As cliched as it is: The greater your experience, the more you know how little
you know.

OT: Interestingly I just came across my first 'expert sex change .com' link in
years a few days ago.. for some ugly and stupid legacy server error, naturally
I swore at the site again, and told my colleagues about how much we 'hated on
that' in the day.

------
bsdpython
Constantly. Even when I know exactly what to code I like to view alternative
examples to see if there is a better way to do it. Even if I know my code is
rock solid I like to also filter search results for the past year just to make
sure there isn't a newer+better way to do something that used to be best.

------
rev087
For me, depends on the level of experience I have with the
language/platform/library, ranging from once a month to a dozen times in a
day.

------
nepsilon
I've about 7 years experience coding various software in Python (data
intensive, web apps, network app, etc). Today when coding in Python I mostly
go to the official Python and Django doc directly, that I have installed
locally. I open it about 2 to 8 times a day (4-6 hours span) depending on how
well I'm familiar with the library I'm dealing with.

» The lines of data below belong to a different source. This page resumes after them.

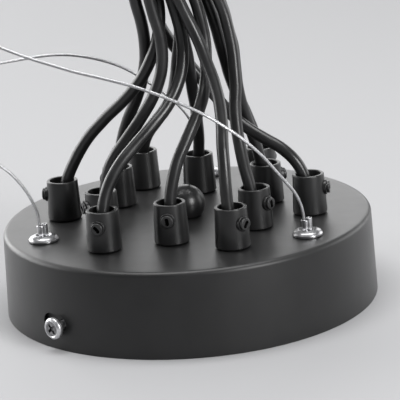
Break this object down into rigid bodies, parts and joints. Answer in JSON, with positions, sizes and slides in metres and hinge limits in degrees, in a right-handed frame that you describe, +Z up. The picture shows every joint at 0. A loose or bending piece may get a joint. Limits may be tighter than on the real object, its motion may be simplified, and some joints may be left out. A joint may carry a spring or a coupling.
{
  "type": "ceiling light canopy",
  "caption": "Round black ceiling canopy of a chandelier: cup grips in two rings hold round cords gathered by a tie, with wire grippers, suspension wires, a ball nut and an inner strap.",
  "frame": {"origin": "centre of the canopy's open rim, on the surface that it stands on", "axes": "+Z up through the flat top plate towards the cords; the picture looks along +Y from a little above, with +X to the right"},
  "size_m": [0.2165, 0.204, 0.2325],
  "materials": {
    "canopy": "matte black powder coat on sheet steel",
    "grips": "smooth matte black",
    "grip_screws": "blackened steel",
    "cords": "semi-gloss black sheath",
    "chrome_fittings": "polished plating",
    "wires": "bare twisted steel strands",
    "zinc_hardware": "zinc plating",
    "ball": "satin black",
    "strap": "matte black",
    "block": "white moulded plastic",
    "tie": "black nylon"
  },
  "bodies": {
    "canopy": {"canopy_shell": "canopy", "mounting_strap": "strap", "terminal_block": "block", "centre_stud": "zinc_hardware", "stud_nut": "zinc_hardware", "bundle_tie": "tie", "cord_grip_01": "grips", "cord_grip_02": "grips", "cord_grip_03": "grips", "cord_grip_04": "grips", "cord_grip_05": "grips", "cord_grip_06": "grips", "cord_grip_07": "grips", "cord_grip_08": "grips", "cord_grip_09": "grips", "cord_grip_10": "grips", "cord_grip_11": "grips", "cord_grip_12": "grips", "cord_01": "cords", "cord_02": "cords", "cord_03": "cords", "cord_04": "cords", "cord_05": "cords", "cord_06": "cords", "cord_07": "cords", "cord_08": "cords", "cord_09": "cords", "cord_10": "cords", "cord_11": "cords", "cord_12": "cords", "wire_gripper_left": "chrome_fittings", "wire_gripper_right": "chrome_fittings", "wire_gripper_rear": "chrome_fittings", "gripper_nut_left": "zinc_hardware", "gripper_nut_right": "zinc_hardware", "gripper_nut_rear": "zinc_hardware", "suspension_wire_left": "wires", "suspension_wire_right": "wires", "suspension_wire_rear": "wires", "wire_stop_left": "zinc_hardware", "wire_stop_right": "zinc_hardware", "wire_stop_rear": "zinc_hardware"},
    "screw_of_grip_01": {"grip_screw_01": "grip_screws"},
    "screw_of_grip_02": {"grip_screw_02": "grip_screws"},
    "screw_of_grip_03": {"grip_screw_03": "grip_screws"},
    "screw_of_grip_04": {"grip_screw_04": "grip_screws"},
    "screw_of_grip_05": {"grip_screw_05": "grip_screws"},
    "screw_of_grip_06": {"grip_screw_06": "grip_screws"},
    "screw_of_grip_07": {"grip_screw_07": "grip_screws"},
    "screw_of_grip_08": {"grip_screw_08": "grip_screws"},
    "screw_of_grip_09": {"grip_screw_09": "grip_screws"},
    "screw_of_grip_10": {"grip_screw_10": "grip_screws"},
    "screw_of_grip_11": {"grip_screw_11": "grip_screws"},
    "screw_of_grip_12": {"grip_screw_12": "grip_screws"},
    "screw_of_side_rear": {"side_screw_rear": "chrome_fittings"},
    "screw_of_side_front": {"side_screw_front": "chrome_fittings"},
    "plunger_left": {"gripper_plunger_left": "chrome_fittings"},
    "plunger_right": {"gripper_plunger_right": "chrome_fittings"},
    "plunger_rear": {"gripper_plunger_rear": "chrome_fittings"},
    "ball": {"ball_nut": "ball"}
  },
  "joints": [
    {"name": "grip_screw_01_out", "type": "slide", "parent": "canopy", "child": "screw_of_grip_01", "axis": [-0.9848, 0.1736, 0], "range_m": [0, 0.004]},
    {"name": "grip_screw_02_out", "type": "slide", "parent": "canopy", "child": "screw_of_grip_02", "axis": [-0.9397, -0.342, 0], "range_m": [0, 0.004]},
    {"name": "grip_screw_03_out", "type": "slide", "parent": "canopy", "child": "screw_of_grip_03", "axis": [-0.2924, -0.9563, 0], "range_m": [0, 0.004]},
    {"name": "grip_screw_04_out", "type": "slide", "parent": "canopy", "child": "screw_of_grip_04", "axis": [-0.766, 0.6428, 0], "range_m": [0, 0.004]},
    {"name": "grip_screw_05_out", "type": "slide", "parent": "canopy", "child": "screw_of_grip_05", "axis": [-0.342, 0.9397, 0], "range_m": [0, 0.004]},
    {"name": "grip_screw_06_out", "type": "slide", "parent": "canopy", "child": "screw_of_grip_06", "axis": [-0.1736, -0.9848, 0], "range_m": [0, 0.004]},
    {"name": "grip_screw_07_out", "type": "slide", "parent": "canopy", "child": "screw_of_grip_07", "axis": [0.1736, 0.9848, 0], "range_m": [0, 0.004]},
    {"name": "grip_screw_08_out", "type": "slide", "parent": "canopy", "child": "screw_of_grip_08", "axis": [0.6428, -0.766, 0], "range_m": [0, 0.004]},
    {"name": "grip_screw_09_out", "type": "slide", "parent": "canopy", "child": "screw_of_grip_09", "axis": [0.766, -0.6428, 0], "range_m": [0, 0.004]},
    {"name": "grip_screw_10_out", "type": "slide", "parent": "canopy", "child": "screw_of_grip_10", "axis": [0.9397, 0.342, 0], "range_m": [0, 0.004]},
    {"name": "grip_screw_11_out", "type": "slide", "parent": "canopy", "child": "screw_of_grip_11", "axis": [0.9848, -0.1736, 0], "range_m": [0, 0.004]},
    {"name": "grip_screw_12_out", "type": "slide", "parent": "canopy", "child": "screw_of_grip_12", "axis": [0.6428, 0.766, 0], "range_m": [0, 0.004]},
    {"name": "side_screw_rear_out", "type": "slide", "parent": "canopy", "child": "screw_of_side_rear", "axis": [0.6884, 0.7254, 0], "range_m": [-0.0025, 0.01]},
    {"name": "side_screw_front_out", "type": "slide", "parent": "canopy", "child": "screw_of_side_front", "axis": [-0.6884, -0.7254, 0], "range_m": [-0.0025, 0.01]},
    {"name": "plunger_left_press", "type": "slide", "parent": "canopy", "child": "plunger_left", "axis": [0, 0, -1], "range_m": [0, 0.0015], "stiffness_N_per_m": 300},
    {"name": "plunger_right_press", "type": "slide", "parent": "canopy", "child": "plunger_right", "axis": [0, 0, -1], "range_m": [0, 0.0015], "stiffness_N_per_m": 300},
    {"name": "plunger_rear_press", "type": "slide", "parent": "canopy", "child": "plunger_rear", "axis": [0, 0, -1], "range_m": [0, 0.0015], "stiffness_N_per_m": 300},
    {"name": "ball_nut_off", "type": "slide", "parent": "canopy", "child": "ball", "axis": [0, 0, 1], "range_m": [0, 0.008]}
  ]
}
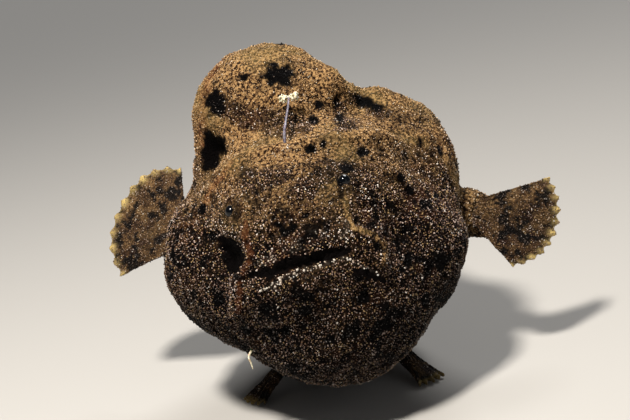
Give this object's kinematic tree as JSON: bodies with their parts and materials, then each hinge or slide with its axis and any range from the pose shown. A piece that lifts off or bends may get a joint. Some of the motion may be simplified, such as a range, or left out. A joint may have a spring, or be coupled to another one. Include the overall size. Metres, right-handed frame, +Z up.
{
  "type": "giant frogfish",
  "caption": "Life-size still model of a giant frogfish sitting on its belly and pelvic feet, both hand-like fins spread, mouth turned down.",
  "frame": {"origin": "on the floor, under the middle of the whole fish's box", "axes": "+Z up; -Y the way the snout points, so +Y runs to the tail fin along the body; +X the fish's left side"},
  "size_m": [0.248, 0.3, 0.1806],
  "materials": {
    "skin": "rough, granular, mottled tan and brown-black",
    "fin_membrane": "granular membrane with pale ray tips",
    "eye": "wet gloss",
    "lure": "pale, soft"
  },
  "bodies": {
    "root": {"head": "skin", "lower_jaw": "skin", "torso": "skin", "third_dorsal_spine": "skin", "second_dorsal_spine": "skin", "tail": "skin", "pectoral_arm_left": "skin", "pectoral_arm_right": "skin", "pectoral_fin_left": "fin_membrane", "pectoral_fin_right": "fin_membrane", "pelvic_fin_left": "fin_membrane", "pelvic_fin_right": "fin_membrane", "dorsal_fin": "fin_membrane", "anal_fin": "fin_membrane", "caudal_fin": "fin_membrane", "eye_left": "eye", "eye_right": "eye", "illicium": "lure"}
  },
  "joints": []
}
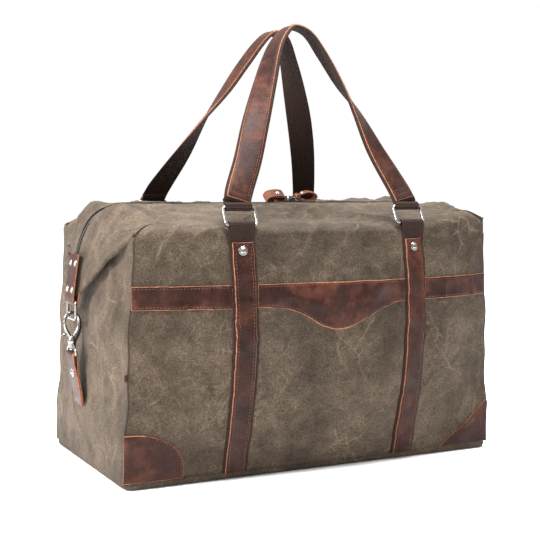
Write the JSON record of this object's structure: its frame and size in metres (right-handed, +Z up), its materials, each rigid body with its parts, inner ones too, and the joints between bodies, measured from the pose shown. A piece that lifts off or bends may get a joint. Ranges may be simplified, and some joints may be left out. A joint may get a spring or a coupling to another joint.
{
  "type": "weekender bag",
  "caption": "Soft rectangular travel bag with leather trim, twin ring-mounted webbing handles, a two-way top zip and clipped-down end wings.",
  "frame": {"origin": "on the ground under the middle of the bag", "axes": "+X along the length, -Y the pocket side, +Z up"},
  "size_m": [0.577, 0.3288, 0.5522],
  "materials": {
    "canvas": "waxed cotton canvas, mottled",
    "lining": "plain cotton lining",
    "leather": "oiled pull-up leather",
    "webbing": "ribbed cotton webbing",
    "nickel": "polished nickel plate",
    "zip": "dark tape with metal teeth",
    "zip_metal": "gunmetal",
    "board": "stiffener sheet"
  },
  "bodies": {
    "bag": {"back_bands": "leather", "back_corners": "leather", "back_left_strap_leather": "leather", "back_left_webbing": "webbing", "back_panel": "canvas", "back_right_strap_leather": "leather", "back_right_webbing": "webbing", "band_centre": "leather", "band_left": "leather", "band_right": "leather", "base_board": "board", "bottom_panel": "canvas", "end_rivets": "nickel", "front_left_corner": "leather", "front_left_strap_leather": "leather", "front_left_webbing": "webbing", "front_panel": "canvas", "front_pocket_panel": "canvas", "front_right_corner": "leather", "front_right_strap_leather": "leather", "front_right_webbing": "webbing", "left_end_panel": "canvas", "left_end_tab": "leather", "left_hook_strap": "leather", "left_swivel_eye": "nickel", "left_wing": "canvas", "lining": "lining", "right_end_panel": "canvas", "right_end_tab": "leather", "right_hook_strap": "leather", "right_swivel_eye": "nickel", "right_wing": "canvas", "seam_tag": "leather", "strap_rivets": "nickel", "zip_ends": "zip"},
    "front_flap": {"front_top_flap": "canvas", "front_zip_half": "zip"},
    "back_flap": {"back_top_flap": "canvas", "back_zip_half": "zip"},
    "left_slider": {"left_slider": "zip_metal"},
    "right_slider": {"right_slider": "zip_metal"},
    "left_pull": {"left_pull_link": "zip_metal", "left_pull_leather": "leather"},
    "right_pull": {"right_pull_link": "zip_metal", "right_pull_leather": "leather"},
    "front_left_ring": {"front_left_ring": "nickel"},
    "front_right_ring": {"front_right_ring": "nickel"},
    "back_left_ring": {"back_left_ring": "nickel"},
    "back_right_ring": {"back_right_ring": "nickel"},
    "front_handle": {"front_handle_webbing": "webbing", "front_handle_leather": "leather"},
    "back_handle": {"back_handle_webbing": "webbing", "back_handle_leather": "leather"},
    "left_end_ring": {"left_end_ring": "nickel"},
    "right_end_ring": {"right_end_ring": "nickel"},
    "left_hook": {"left_hook": "nickel"},
    "right_hook": {"right_hook": "nickel"},
    "left_hook_gate": {"left_hook_gate": "nickel"},
    "right_hook_gate": {"right_hook_gate": "nickel"}
  },
  "joints": [
    {"name": "front_flap_open", "type": "hinge", "parent": "bag", "child": "front_flap", "pos_m": [0, -0.117, 0.3047], "axis": [1, 0, 0], "range_deg": [0, 50]},
    {"name": "back_flap_open", "type": "hinge", "parent": "bag", "child": "back_flap", "pos_m": [0, 0.117, 0.3047], "axis": [-1, 0, 0], "range_deg": [0, 50]},
    {"name": "left_slider_run", "type": "slide", "parent": "back_flap", "child": "left_slider", "axis": [1, 0, 0], "range_m": [-0.163, 0]},
    {"name": "right_slider_run", "type": "slide", "parent": "back_flap", "child": "right_slider", "axis": [1, 0, 0], "range_m": [0, 0.115]},
    {"name": "left_pull_lift", "type": "hinge", "parent": "left_slider", "child": "left_pull", "pos_m": [0.018, 0.006, 0.33], "axis": [0, 1, 0], "range_deg": [0, 90]},
    {"name": "right_pull_lift", "type": "hinge", "parent": "right_slider", "child": "right_pull", "pos_m": [0.03, 0.006, 0.33], "axis": [0, -1, 0], "range_deg": [0, 90]},
    {"name": "front_left_ring_tilt", "type": "hinge", "parent": "bag", "child": "front_left_ring", "pos_m": [-0.117, -0.1455, 0.3025], "axis": [1, 0, 0], "range_deg": [0, 115]},
    {"name": "front_right_ring_tilt", "type": "hinge", "parent": "bag", "child": "front_right_ring", "pos_m": [0.117, -0.1455, 0.3025], "axis": [1, 0, 0], "range_deg": [0, 115]},
    {"name": "front_handle_fall", "type": "hinge", "parent": "front_left_ring", "child": "front_handle", "pos_m": [-0.117, -0.13533, 0.32246], "axis": [1, 0, 0], "range_deg": [0, 85]},
    {"name": "back_left_ring_tilt", "type": "hinge", "parent": "bag", "child": "back_left_ring", "pos_m": [-0.117, 0.1455, 0.3025], "axis": [-1, 0, 0], "range_deg": [0, 115]},
    {"name": "back_right_ring_tilt", "type": "hinge", "parent": "bag", "child": "back_right_ring", "pos_m": [0.117, 0.1455, 0.3025], "axis": [-1, 0, 0], "range_deg": [0, 115]},
    {"name": "back_handle_fall", "type": "hinge", "parent": "back_left_ring", "child": "back_handle", "pos_m": [-0.117, 0.13533, 0.32246], "axis": [-1, 0, 0], "range_deg": [0, 85]},
    {"name": "left_end_ring_swing", "type": "hinge", "parent": "bag", "child": "left_end_ring", "pos_m": [-0.275, 0, 0.2055], "axis": [0, 1, 0], "range_deg": [-7, 7]},
    {"name": "left_hook_swivel", "type": "hinge", "parent": "bag", "child": "left_hook", "pos_m": [-0.275, 0, 0.15], "axis": [0, 0, 1], "range_deg": [-20, 20]},
    {"name": "left_gate_press", "type": "hinge", "parent": "left_hook", "child": "left_hook_gate", "pos_m": [-0.283, 0, 0.164], "axis": [0, 1, 0], "range_deg": [0, 25], "stiffness_Nm_per_rad": 0.02},
    {"name": "right_end_ring_swing", "type": "hinge", "parent": "bag", "child": "right_end_ring", "pos_m": [0.275, 0, 0.2055], "axis": [0, 1, 0], "range_deg": [-7, 7]},
    {"name": "right_hook_swivel", "type": "hinge", "parent": "bag", "child": "right_hook", "pos_m": [0.275, 0, 0.15], "axis": [0, 0, 1], "range_deg": [-20, 20]},
    {"name": "right_gate_press", "type": "hinge", "parent": "right_hook", "child": "right_hook_gate", "pos_m": [0.283, 0, 0.164], "axis": [0, -1, 0], "range_deg": [0, 25], "stiffness_Nm_per_rad": 0.02}
  ],
  "couplings": [
    {"joint": "front_right_ring_tilt", "follows": "front_left_ring_tilt", "ratio": 1},
    {"joint": "back_right_ring_tilt", "follows": "back_left_ring_tilt", "ratio": 1}
  ]
}
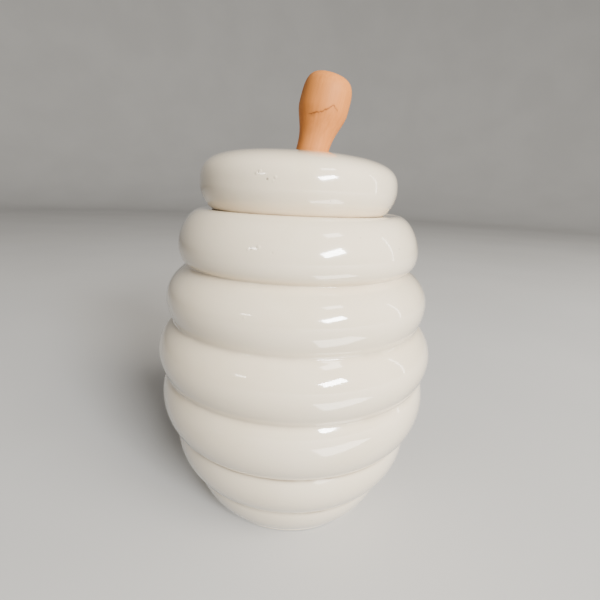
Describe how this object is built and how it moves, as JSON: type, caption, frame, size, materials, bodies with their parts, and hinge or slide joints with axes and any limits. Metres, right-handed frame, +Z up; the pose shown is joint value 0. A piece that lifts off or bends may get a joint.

For more general questions not covered in the doc I Google about twice to 4
times a day in average. I usually go to stackoverflow.com directly to search.

When coding HTML/CSS/Javascript I clearly lookup caniuse.com about 20 times a
day to ensure consistent browser support and learn about corner cases.

------
rhgraysonii
A lot. Some of my searches from yesterday:

    
    
        suppress STDOUT print ruby backticks
    
        mechanize user agent alias list
    
        git gc garbage collect source
    

There is no shame in googling. While I would heavily recommend reading and
learning documentation, once you get a passing familiarity (not memorize it)
you at least understand what you are using and googling it simply can save
time. If you need specifics on the implementation the docs will always be
there.

There is a reason we have SO and google is so great at finding things on it.
Have no shame :) It doesn't make you a poor programmer to be thinking things
out enough you are googling alternatives, how the innards of something works,
etc.

Obviously this is all just my opinion, though. I could be a moron and not know
it.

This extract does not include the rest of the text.